Since Warhol’s soup cans back in 1962, artists and creators have loved to find new ways to capture a moment or reimagine what comprises art–but an AI-generated art search demonstrates how accessible, unusual, and striking digital art can be while requiring only an input phrase and a few minutes to design something unique.


So, is AI art bad for artists, and are algorithms effectively stealing the content they use? Let’s look at both sides of the argument.


How Does AI Create Art?


The first misconception to address is that AI steals art. Yes, an algorithm can scour every digital file in the world to source shapes, images, texture, and colours–for example, if you input ‘Puppy wearing sunglasses,’ it would need to analyse data sets to discover:


  • What a puppy looks like
  • How big should it be compared to the glasses
  • What glasses are and how they are positioned on a face
  • What textures each item has–how fur looks and moves, how sunglasses hinge

What AI doesn't do is simply paste images it has found that match your text prompts. You could reverse-image search an AI artwork, and while there may be similar graphics out there, nothing will be identical. This is because AI does just what we, as humans, would do if we were drawing a picture or painting a scene. We observe, learn, and recreate, using our perceptions to interpret what we know and turn it into a finished design with our choices of colours, shapes, and styles.


The algorithm takes your prompts, explores what they mean, and builds something new, layer by layer, rather than extracting pre-existing graphics and dropping them into a new file. There is a grey area where creators use artists' names in their text prompts, deliberately instructing the AI to copy (if not necessarily steal) a style or artistic flair that may belong to somebody else.

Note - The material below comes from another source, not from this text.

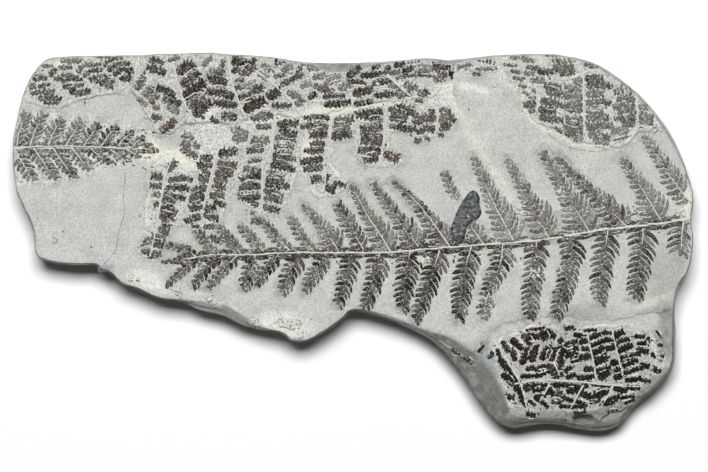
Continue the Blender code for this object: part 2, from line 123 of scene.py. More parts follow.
LAYERS = (
    CORNER_LAYER, UPPER_LAYER, HANGING_LAYER, BARE_HOLLOW, ISLAND_LAYER, LOBE_DROP, LOBE_LEDGE,
    LOBE_LAYER, LOBE_BREAK, EDGE_NOTCH,
)
# Two beds of ferns that no layer's edge bounds: under the left frond, and the rough crust between
# the upper layer and the island.
LEFT_FROND_BED = (
    (-152, 59), (-138, 59), (-118, 56), (-100, 53), (-86, 48), (-86, 42), (-102, 36), (-122, 29),
    (-140, 25), (-152, 26),
)
CRUST_BED = (
    (45, 96), (45.5, 76.5), (52, 74.5), (59, 76.5), (65, 74.5), (70, 71), (74.5, 66), (80, 64), (80, 96),
)
FERN_BEDS = (
    CORNER_LAYER[2], UPPER_LAYER[2], HANGING_LAYER[2], ISLAND_LAYER[2], LOBE_LAYER[2], LEFT_FROND_BED,
    CRUST_BED,
)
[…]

How Does Copyright Work in AI Artwork?


Can AI-generated art be copyrighted? Sometimes! Copyright can only belong to a human; you can't assign copyright legally to AI because it isn't a legal entity. It can't, for example, sue somebody in court for using its work without permission. Therefore, AI can’t own rights to any graphics, imagery, or models it produces.


Any creations you develop using an AI artwork generator belong to you or the platform you are using, depending on your licensing and the nature of your account. The issue of copyright is controversial because several regulatory bodies have outright rejected copyright applications on the basis that the art, or other work, does not belong to anybody. However, laws are also territorial, so you might theoretically be able to copyright something in one country but not another.


In Australia, for example, the Copyright Act 1968 states that copyright could exist if a human used independent intellectual effort in the creation process–which means artists could possibly copyright an AI artwork. Still, the outcome would depend on the level of input.


Last year, the first U.S. copyright was assigned to a graphic novel called Zarya of the Dawn, built with an AI generator, in an unexpected shift from the Copyright Office. This may indicate that a step-change is coming, where authorities increasingly recognise that AI artwork, made with human input, carries ownership rights.


Is AI Artwork Ethical?


Some artists feel that because anybody can create AI-generated artwork without necessarily having any creative skills, it belies the foundation of art. Ethical concerns relate to the theft of original work belonging to somebody else or concealing that an AI generator has been used to create an image.


Most arguments against the ethics of AI artwork are based on fear and misunderstanding rather than the actual mechanisms AI uses. As we explained earlier, AI doesn't stitch together pre-existing images but applies machine learning to create new things.


When used responsibly and with transparency, AI is not dissimilar to human art because it relies on inventiveness, thoughtful prompts, and thematic editing. While critics may uphold a view that AI work is a threat to the conventional art world, it may, in fact, be the positive progression that brings art and creation to the mainstream.